Robert Moses was building parkways around New York City in the 1930s:


http://en.wikipedia.org/wiki/New_Yor...Parkway_System
http://en.wikipedia.org/wiki/Robert_Moses#Influence


As the above cite notes, the first NY parkways date back to 1908
and although limited access didn't really meet the current
concept of a freeway. I'm not going to wade through the list of
New York parkways to figure out when they became modern.
Certainly even the older portions of the Taconic Parkway met most
otf the standards of a modern freeway although the curves were a
bit tight and there wasn't much of a shoulder. Wikipedia says it
was completed in the early 1960s, but I'm almost certain I drove
it from the northern end south in the 1950s.

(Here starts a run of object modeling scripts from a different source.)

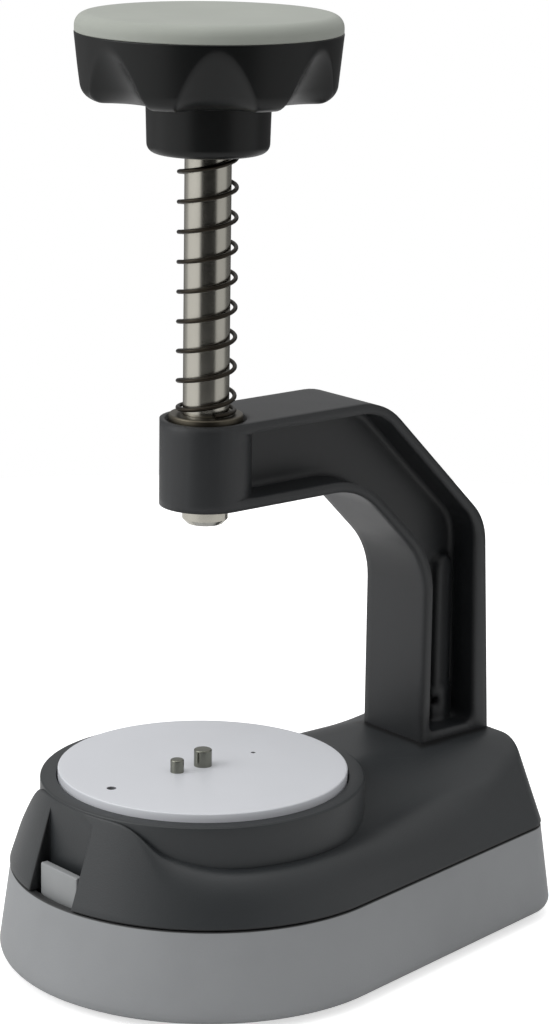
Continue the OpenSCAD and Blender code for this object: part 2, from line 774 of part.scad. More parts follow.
// White disc with its pins and spare holes
pin_depth = 4;
// The part of a pin in the disc is thinner, up to a small relief where the pin leaves it
pin_step = 0.3;
pin_relief = 0.15;
pin_sink = 0.3;

// Hole for a pin, with a shallow sink round its mouth
module pin_hole(d) {
    bar(d - 2 * pin_step, disc_z - pin_depth, disc_z + cut);
    bar(d + 2 * pin_sink, disc_z - pin_sink, disc_z + cut);
}

module work_disc() {
    color([0.85, 0.85, 0.87]) at_ram() difference() {
        turned(rounded([[0, recess_z], [disc_d / 2, recess_z], [disc_d / 2, disc_z], [0, disc_z]],
            [0, 0.3, 0.9, 0], 4));
        pin_hole(centre_pin_d);
        translate([0, -locating_pin_y, 0]) pin_hole(locating_pin_d);
        translate([0, -large_hole_y, 0]) bar(large_hole_d, recess_z - cut, disc_z + cut);
        translate([0, small_hole_y, 0]) bar(small_hole_d, recess_z - cut, disc_z + cut);
    }
}

// Pin with a small chamfer round its top
module pin(d, h) {
    turned([[0, disc_z - pin_depth], [d / 2 - pin_step, disc_z - pin_depth],
        [d / 2 - pin_step, disc_z + pin_relief], [d / 2, disc_z + pin_relief],
        [d / 2, disc_z + h - 0.3], [d / 2 - 0.3, disc_z + h], [0, disc_z + h]]);
}

module centre_pin() {
    color([0.62, 0.61, 0.57]) at_ram() pin(centre_pin_d, centre_pin_h);
}

module locating_pin() {
    color([0.62, 0.61, 0.57]) at_ram() translate([0, -locating_pin_y, 0])
        pin(locating_pin_d, locating_pin_h);
}

tray();
rubber_feet();
latch_tongue();
housing();
base_plate();
base_plate_screws();
anvil();
anvil_screws();
column_arm();
column_screw();
column_washer();
upper_bush();
lower_bush();
ram();
retaining_ring();
stop_washer();
return_spring();
knob_body();
knob_insert();
knob_screw();
knob_cap();
work_disc();
centre_pin();
locating_pin();
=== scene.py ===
import math
from functools import partial
from types import SimpleNamespace

import bmesh
import bpy
import numpy as np
from bpy.props import FloatProperty, FloatVectorProperty, IntProperty, PointerProperty
from mathutils import Matrix, Vector


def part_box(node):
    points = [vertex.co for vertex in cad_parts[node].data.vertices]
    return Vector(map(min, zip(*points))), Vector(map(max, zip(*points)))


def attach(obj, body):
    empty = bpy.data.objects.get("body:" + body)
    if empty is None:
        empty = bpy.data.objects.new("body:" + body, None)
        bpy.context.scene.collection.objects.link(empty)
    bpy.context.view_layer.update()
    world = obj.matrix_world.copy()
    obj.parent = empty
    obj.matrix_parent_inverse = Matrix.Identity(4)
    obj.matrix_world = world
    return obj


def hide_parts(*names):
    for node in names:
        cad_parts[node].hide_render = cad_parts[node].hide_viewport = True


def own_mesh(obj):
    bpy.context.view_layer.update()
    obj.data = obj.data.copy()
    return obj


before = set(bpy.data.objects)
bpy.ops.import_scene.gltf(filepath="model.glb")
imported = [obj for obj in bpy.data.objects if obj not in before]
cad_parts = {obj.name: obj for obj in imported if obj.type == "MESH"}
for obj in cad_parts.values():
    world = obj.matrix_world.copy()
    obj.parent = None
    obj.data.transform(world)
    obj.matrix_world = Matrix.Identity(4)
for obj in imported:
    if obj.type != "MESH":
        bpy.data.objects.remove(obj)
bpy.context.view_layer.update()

bl_info = {
    "name": "Watch Rotor Press",
    "version": (1, 0, 0),
    "blender": (4, 5, 0),
    "location": "3D View > Sidebar > Rotor Press",
    "description": "Builds the pieces, finishes and stage of a watch rotor press",
    "category": "Add Mesh",
}

MM = 0.001
REACH = 2e-6  # points nearer than this many metres are joined


def metres(value, description):
    """A length property."""
    return partial(FloatProperty, default=value, description=description, unit="LENGTH",
                   precision=5)


def length(millimetres, description):
    """A length property whose default is given in millimetres."""
    return metres(millimetres * MM, description)


def top(node, description):
    """A length property whose default is the height of a solid's top."""
    return metres(float(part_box(node)[1][2]), description)


def bottom(node, description):
    """A length property whose default is the height of a solid's underside."""
    return metres(float(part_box(node)[0][2]), description)


def middle(node, description):
    """A length property whose default is the place of a solid's middle along the press."""
    low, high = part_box(node)
    return metres(float(low[1] + high[1]) / 2, description)


def angle(degrees, description):
    """An angle property whose default is given in degrees."""
    return partial(FloatProperty, default=math.radians(degrees), description=description,
                   subtype="ANGLE")


def linear(red, green, blue):
    """A colour as a screen shows it, from 0 to 255, as the light it stands for."""
    shown = np.array([red, green, blue]) / 255.0
    light = np.where(shown <= 0.04045, shown / 12.92, ((shown + 0.055) / 1.055) ** 2.4)
    return tuple(light.tolist())


def colour(red, green, blue, description):
    """A colour property whose default is given as a screen shows it."""
    return partial(FloatVectorProperty, default=linear(red, green, blue), description=description,
                   subtype="COLOR", size=3, min=0.0, max=1.0)


def labelled(group):
    """Makes each property of a group, with a label made from its own name."""
    for name, make in group.__annotations__.items():
        group.__annotations__[name] = make(name=name.replace("_", " ").capitalize())
    return group


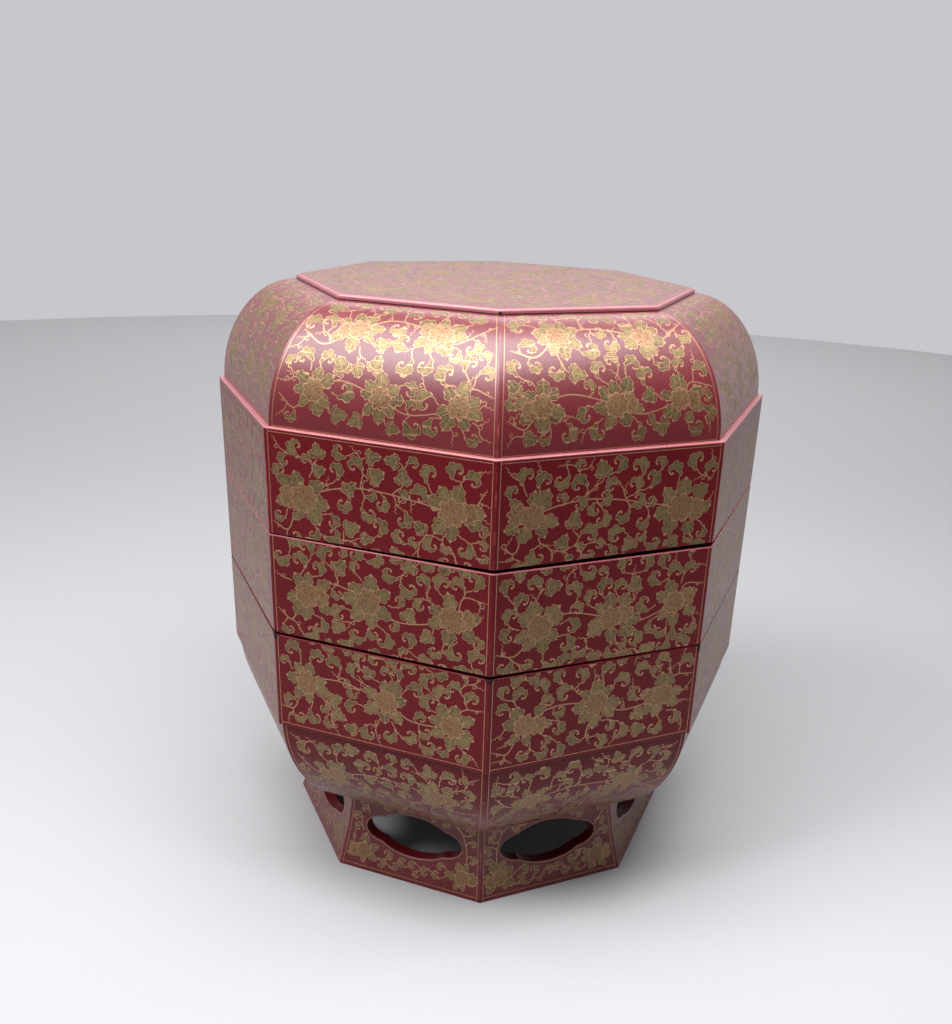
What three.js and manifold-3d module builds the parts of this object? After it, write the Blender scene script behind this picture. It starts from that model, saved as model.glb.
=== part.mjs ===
import * as THREE from "three";
import { mergeVertices } from "three/addons/utils/BufferGeometryUtils.js";
import Module from "manifold-3d";

const wasm = await Module();
wasm.setup();

// Tiered food box, in millimetres. It stands on the plane z = 0 with its axis on +Z.
// Every level of it is a regular octagon, given by its width across the flats, and
// four of the eight flats face along X and Y.
const SIDES = 8;

// Body: three upright walls, one over the other.
const BODY_ACROSS_FLATS = 385;
const BOTTOM_WALL_HEIGHT = 71;
const MIDDLE_WALL_HEIGHT = 73;
const LID_WALL_HEIGHT = 72;
const WALL = 7;
const EDGE_EASE = 0.8;

// Lid: a narrow ledge, a domed shoulder, and a thin flat plate on top of it.
const LEDGE_WIDTH = 3.6;
const DOME_RISE = 74;
const DOME_FULLNESS = 1.93;
const DOME_WALL = 8;
const PLATE_ACROSS_FLATS = 272;
const PLATE_RISE = 3.5;

// Bowl: the bottom tier narrows in a full curve from a small step down to the foot.
const BOWL_DEPTH = 84;
const BOWL_FULLNESS = 1.82;
const BOWL_STEP = 2.8;
const BOWL_WALL = 8;

// Joints: an upright lip inside each tier's rim locates the piece above.
const LIP_HEIGHT = 11;
const LIP_THICKNESS = 3.5;
const LIP_ROOT = 14;
const LIP_CLEARANCE = 0.7;
const FLOOR_CLEARANCE = 2;
const FLOOR_THICKNESS = 5;

// Foot: an open ring that flares outwards to the ground, with a window in each face.
const FOOT_HEIGHT = 63;
const FOOT_TOP_ACROSS_FLATS = 266;
const FOOT_BOTTOM_ACROSS_FLATS = 293.5;
const FOOT_FLARE = 1.5;
const FOOT_WALL = 9;
const FOOT_REVEAL = 1;

// Window: a long four-lobed opening. A long oval makes its two wide arcs, and a smaller
// oval that reaches past it makes each end. They meet in four cusps.
const WINDOW_LENGTH = 81;
const WINDOW_HEIGHT = 32;
const WINDOW_CENTRE_HEIGHT = 36.5;
const WINDOW_END_REACH = 8.5;
const WINDOW_END_LENGTH = 36;
const WINDOW_END_HEIGHT = 20;

// Facets along each curve.
const CURVE_STEPS = 14;
const FLARE_STEPS = 8;
const WINDOW_ARC_STEPS = 6;

// Levels, counted up from the ground.
const BOWL_TOP = FOOT_HEIGHT + BOWL_DEPTH;
const LOWER_SEAM = BOWL_TOP + BOTTOM_WALL_HEIGHT;
const UPPER_SEAM = LOWER_SEAM + MIDDLE_WALL_HEIGHT;
const LEDGE = UPPER_SEAM + LID_WALL_HEIGHT;
const PLATE_FOOT = LEDGE + DOME_RISE;

// Distances of the flats from the axis.
const BODY_FLAT = BODY_ACROSS_FLATS / 2;
const INNER_FLAT = BODY_FLAT - WALL;
const PLATE_FLAT = PLATE_ACROSS_FLATS / 2;
const FOOT_TOP_FLAT = FOOT_TOP_ACROSS_FLATS / 2;
const FOOT_BOTTOM_FLAT = FOOT_BOTTOM_ACROSS_FLATS / 2;

const lacquer = (name, color, roughness) =>
  new THREE.MeshStandardMaterial({ name, color, roughness, metalness: 0 });

// A quarter of a superellipse from (outer, low) to (inner, high), swelling outwards.
// The points are [distance of the flat from the axis, height].
function shoulder(outer, low, inner, high, fullness) {
  const points = [];
  for (let i = 0; i <= CURVE_STEPS; i += 1) {
    const angle = (i / CURVE_STEPS) * (Math.PI / 2);
    const across = Math.cos(angle) ** (2 / fullness);
    const up = Math.sin(angle) ** (2 / fullness);
    points.push([inner + (outer - inner) * across, low + (high - low) * up]);
  }
  return points;
}

// An octagonal solid from the outline of its section, which runs anticlockwise with the
// axis on its left. An open outline starts and ends on the axis.
function octagonal(section) {
  const cornerScale = 1 / Math.cos(Math.PI / SIDES);
  const points = section.map(([flat, z]) => new THREE.Vector2(flat * cornerScale, z));
  const geometry = new THREE.LatheGeometry(points, SIDES, Math.PI / SIDES);
  return geometry.rotateX(Math.PI / 2);
}

// The shoulder that the piece above rests on, and the lip that stands inside it.
function rimWithLip(seam) {
  const lipOuter = INNER_FLAT - LIP_CLEARANCE;
  const lipInner = lipOuter - LIP_THICKNESS;
  return [
    [BODY_FLAT, seam - EDGE_EASE],
    [BODY_FLAT - EDGE_EASE, seam],
    [lipOuter, seam],
    [lipOuter, seam + LIP_HEIGHT - EDGE_EASE],
    [lipOuter - EDGE_EASE, seam + LIP_HEIGHT],
    [lipInner, seam + LIP_HEIGHT],
    [lipInner, seam - LIP_ROOT],
    [INNER_FLAT, seam - LIP_ROOT - LIP_THICKNESS],
  ];
}

// The lower edge of a wall that rests on the rim below it.
function restingEdge(seam) {
  return [
    [INNER_FLAT, seam],
    [BODY_FLAT - EDGE_EASE, seam],
    [BODY_FLAT, seam + EDGE_EASE],
  ];
}

// Lid: upright wall, ledge, dome and plate in one, hollow from below.
function lidGeometry() {
  const domeFoot = BODY_FLAT - LEDGE_WIDTH;
  const ceiling = PLATE_FOOT + PLATE_RISE - DOME_WALL;
  const inside = shoulder(INNER_FLAT, LEDGE, PLATE_FLAT, ceiling, DOME_FULLNESS).reverse();
  const outside = shoulder(domeFoot, LEDGE, PLATE_FLAT, PLATE_FOOT, DOME_FULLNESS);
  const plateTop = PLATE_FOOT + PLATE_RISE;
  return octagonal([
    [0, ceiling],
    ...inside,
    ...restingEdge(UPPER_SEAM),
    [BODY_FLAT, LEDGE - EDGE_EASE],
    [BODY_FLAT - EDGE_EASE, LEDGE],
    ...outside,
    [PLATE_FLAT, plateTop - EDGE_EASE],
    [PLATE_FLAT - EDGE_EASE, plateTop],
    [0, plateTop],
  ]);
}

// Middle tier: a wall open at the top, with its floor set above the lip below.
function middleTierGeometry() {
  const floorUnderside = LOWER_SEAM + LIP_HEIGHT + FLOOR_CLEARANCE;
  const floorTop = floorUnderside + FLOOR_THICKNESS;
  return octagonal([
    [0, floorUnderside],
    [INNER_FLAT, floorUnderside],
    ...restingEdge(LOWER_SEAM),
    ...rimWithLip(UPPER_SEAM),
    [INNER_FLAT, floorTop],
    [0, floorTop],
  ]);
}

// Bottom tier: an upright wall over a bowl, hollow down to the floor over the foot.
function bottomTierGeometry() {
  const bowlOuter = BODY_FLAT - BOWL_STEP;
  const bowlFoot = FOOT_TOP_FLAT + FOOT_REVEAL;
  const floorTop = FOOT_HEIGHT + BOWL_WALL;
  const bowl = shoulder(bowlOuter, BOWL_TOP, bowlFoot, FOOT_HEIGHT, BOWL_FULLNESS).reverse();
  const inside = shoulder(INNER_FLAT, BOWL_TOP, bowlFoot, floorTop, BOWL_FULLNESS);
  return octagonal([
    [0, FOOT_HEIGHT],
    ...bowl,
    [BODY_FLAT - EDGE_EASE, BOWL_TOP],
    [BODY_FLAT, BOWL_TOP + EDGE_EASE],
    ...rimWithLip(LOWER_SEAM),
    ...inside,
    [0, floorTop],
  ]);
}

// How far the foot's face stands from the axis, at a share of the way down from its top.
function footFlat(share) {
  return FOOT_TOP_FLAT + (FOOT_BOTTOM_FLAT - FOOT_TOP_FLAT) * share ** FOOT_FLARE;
}

function footRingGeometry() {
  const outer = [];
  for (let i = FLARE_STEPS; i >= 0; i -= 1) {
    const share = i / FLARE_STEPS;
    outer.push([footFlat(share), FOOT_HEIGHT * (1 - share)]);
  }
  const inner = outer.map(([flat, z]) => [flat - FOOT_WALL, z]).reverse();
  return octagonal([...outer, ...inner, outer[0]]);
}

// The window's outline, centred, with its length along X, as four arcs between the cusps.
function windowShape() {
  const ovalX = WINDOW_LENGTH / 2 - WINDOW_END_REACH;
  const ovalY = WINDOW_HEIGHT / 2;
  const endX = WINDOW_END_LENGTH / 2;
  const endY = WINDOW_END_HEIGHT / 2;
  const endCentre = WINDOW_LENGTH / 2 - endX;

  // Where the two ovals are equally high: a quadratic in the distance from the middle.
  const square = (endY / endX) ** 2 - (ovalY / ovalX) ** 2;
  const linear = -2 * endCentre * (endY / endX) ** 2;
  const constant = ovalY ** 2 - endY ** 2 + (endCentre * endY / endX) ** 2;
  const root = Math.sqrt(linear ** 2 - 4 * square * constant);
  const cuspX = (-linear - root) / (2 * square);
  const cuspY = ovalY * Math.sqrt(1 - (cuspX / ovalX) ** 2);

  const side = Math.atan2(cuspY / ovalY, cuspX / ovalX);
  const end = Math.atan2(cuspY / endY, (cuspX - endCentre) / endX);
  const shape = new THREE.Shape();
  shape.absellipse(0, 0, ovalX, ovalY, side, Math.PI - side, false);
  shape.absellipse(-endCentre, 0, endX, endY, Math.PI - end, Math.PI + end, false);
  shape.absellipse(0, 0, ovalX, ovalY, Math.PI + side, 2 * Math.PI - side, false);
  shape.absellipse(endCentre, 0, endX, endY, -end, end, false);
  return shape;
}

// A closed bar of the window's section, long enough to pass through the face at -Y.
function windowBarGeometry() {
  const depth = FOOT_BOTTOM_FLAT - FOOT_TOP_FLAT + 3 * FOOT_WALL;
  const geometry = new THREE.ExtrudeGeometry(windowShape(), {
    depth,
    steps: 1,
    bevelEnabled: false,
    curveSegments: WINDOW_ARC_STEPS,
  });
  geometry.rotateX(Math.PI / 2);
  return geometry.translate(0, -(FOOT_TOP_FLAT - 2 * FOOT_WALL), WINDOW_CENTRE_HEIGHT);
}

function toSolid(geometry) {
  const bare = geometry.clone();
  bare.deleteAttribute("normal");
  bare.deleteAttribute("uv");
  const merged = mergeVertices(bare, 1e-4);
  return new wasm.Manifold(
    new wasm.Mesh({
      numProp: 3,
      vertProperties: merged.getAttribute("position").array,
      triVerts: new Uint32Array(merged.getIndex().array),
    }),
  );
}

function toGeometry(solid) {
  const mesh = solid.getMesh();
  const geometry = new THREE.BufferGeometry();
  geometry.setAttribute("position", new THREE.BufferAttribute(mesh.vertProperties, 3));
  geometry.setIndex(new THREE.BufferAttribute(mesh.triVerts, 1));
  geometry.computeVertexNormals();
  return geometry;
}

// Foot: the flared ring with one window cut through each of its faces.
function footGeometry() {
  let ring = toSolid(footRingGeometry());
  for (let i = 0; i < SIDES; i += 1) {
    const bar = windowBarGeometry().rotateZ((i * 2 * Math.PI) / SIDES);
    ring = ring.subtract(toSolid(bar));
  }
  return toGeometry(ring);
}

function piece(name, geometry, material) {
  const mesh = new THREE.Mesh(geometry, material);
  mesh.name = name;
  return mesh;
}

const foodBox = new THREE.Group();
foodBox.name = "tiered_food_box";
foodBox.add(
  piece("lid", lidGeometry(), lacquer("lid lacquer", 0x8c2128, 0.28)),
  piece("middle_tier", middleTierGeometry(), lacquer("middle tier lacquer", 0x84191f, 0.3)),
  piece("bottom_tier", bottomTierGeometry(), lacquer("bottom tier lacquer", 0x7d171d, 0.3)),
  piece("foot", footGeometry(), lacquer("foot lacquer", 0x74161c, 0.34)),
);

export default foodBox;
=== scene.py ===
# Tiered food box: an eight-sided stack of lacquered wood in vermilion, with a scroll of flowers
# incised and gilded over every outer face. Sizes are in millimetres, and the studio's in metres.
import math
import random
from bisect import bisect_right
from collections import namedtuple

import bpy
from mathutils import Matrix, Vector
from mathutils.geometry import delaunay_2d_cdt


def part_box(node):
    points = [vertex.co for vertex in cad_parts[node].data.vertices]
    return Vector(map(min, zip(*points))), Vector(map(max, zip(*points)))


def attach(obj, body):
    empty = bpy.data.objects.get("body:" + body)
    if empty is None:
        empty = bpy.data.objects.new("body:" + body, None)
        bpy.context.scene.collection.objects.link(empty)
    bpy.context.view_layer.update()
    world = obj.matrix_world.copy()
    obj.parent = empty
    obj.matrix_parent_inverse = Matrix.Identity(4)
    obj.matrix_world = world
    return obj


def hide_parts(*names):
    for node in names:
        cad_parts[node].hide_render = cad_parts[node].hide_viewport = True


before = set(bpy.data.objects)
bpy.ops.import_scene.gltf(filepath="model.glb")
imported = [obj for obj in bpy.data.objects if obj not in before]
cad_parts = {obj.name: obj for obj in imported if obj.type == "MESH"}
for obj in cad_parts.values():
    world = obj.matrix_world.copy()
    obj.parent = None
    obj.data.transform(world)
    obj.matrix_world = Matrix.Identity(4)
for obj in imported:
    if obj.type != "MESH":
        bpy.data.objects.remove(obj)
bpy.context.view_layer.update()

# The view
# The box is seen from close by, a little above its ledge and to the right of its front flat,
# with the camera held slightly askew.
MM = 0.001
VIEW_AZIMUTH = 20.35
VIEW_ELEVATION = 23.24
VIEW_TILT = 2.39
VIEW_DISTANCE = 807.5
VIEW_ASIDE = 8.5
VIEW_DROP = 163.3
VIEW_CENTRE_HEIGHT = 363.0
LENS = 39.86
SENSOR = 36.0
SHIFT = (-0.030, 0.0912)

turn = Matrix.Rotation(math.radians(VIEW_AZIMUTH), 4, "Z")
turn = turn @ Matrix.Rotation(math.radians(90 - VIEW_ELEVATION), 4, "X")
turn = turn @ Matrix.Rotation(math.radians(VIEW_TILT), 4, "Z")
camera = bpy.data.objects.new("camera", bpy.data.cameras.new("camera"))
bpy.context.collection.objects.link(camera)
camera.data.sensor_fit = "HORIZONTAL"
camera.data.sensor_width = SENSOR
camera.data.lens = LENS
camera.data.shift_x, camera.data.shift_y = SHIFT
camera.data.clip_start = 0.02
offset = Vector((VIEW_ASIDE, -VIEW_DROP, 0)) * MM
camera.matrix_world = turn
camera.location = (
    Vector((0, 0, VIEW_CENTRE_HEIGHT * MM))
    + (turn @ Vector((0, 0, VIEW_DISTANCE * MM))).to_3d()
    + (turn @ offset).to_3d()
)
bpy.context.scene.camera = camera
bpy.context.view_layer.update()


# The studio
# A plain pale floor and backdrop, three soft lamps, overhead, to the left and beyond the box, and a
# dim pale surround.
class Socket:
    """An output of a shader node. Arithmetic on it adds Math nodes."""

    def __init__(self, finish, output):
        self.finish = finish
        self.output = output

    def math(self, operation, *values):
        return self.finish.node("ShaderNodeMath", {"operation": operation}, dict(enumerate((self, *values))))

    def __add__(self, other):
        return self.math("ADD", other)

    __radd__ = __add__

    def __sub__(self, other):
        return self.math("SUBTRACT", other)

    def __rsub__(self, other):
        return self.finish.node("ShaderNodeMath", {"operation": "SUBTRACT"}, {0: other, 1: self})

    def __mul__(self, other):
        return self.math("MULTIPLY", other)

    __rmul__ = __mul__

    def __truediv__(self, other):
        return self.math("DIVIDE", other)

    def __abs__(self):
        return self.math("ABSOLUTE")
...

The Arroyo Seco Parkway was completed in 1940 but the first
German autobahn, which was more like a mdoern freeway/motorway,
was opened in 1931 (Hitler was not the one who came up with the
need).


I drove the Pasadena Freeway a few times in the 1960s and the
arroyo portion seemed pretty dangerous by modern standards. But a
recent drive on it indicated that a lot had been done to update
it.


I was a passenger on the Arroyo Seco Parkway a few times in the late
1940s, and under its new name drove it daily between 1968 and 1970; it
was a very tight but exhilarating drive at the normal speeds of that
time. :-) The offramps were very short, often with sharp turns onto
the local streets and without adequate room for traffic merging onto
the freeway. They've tried to mitigate the problem but there's not
enough space to do as much as it really needs.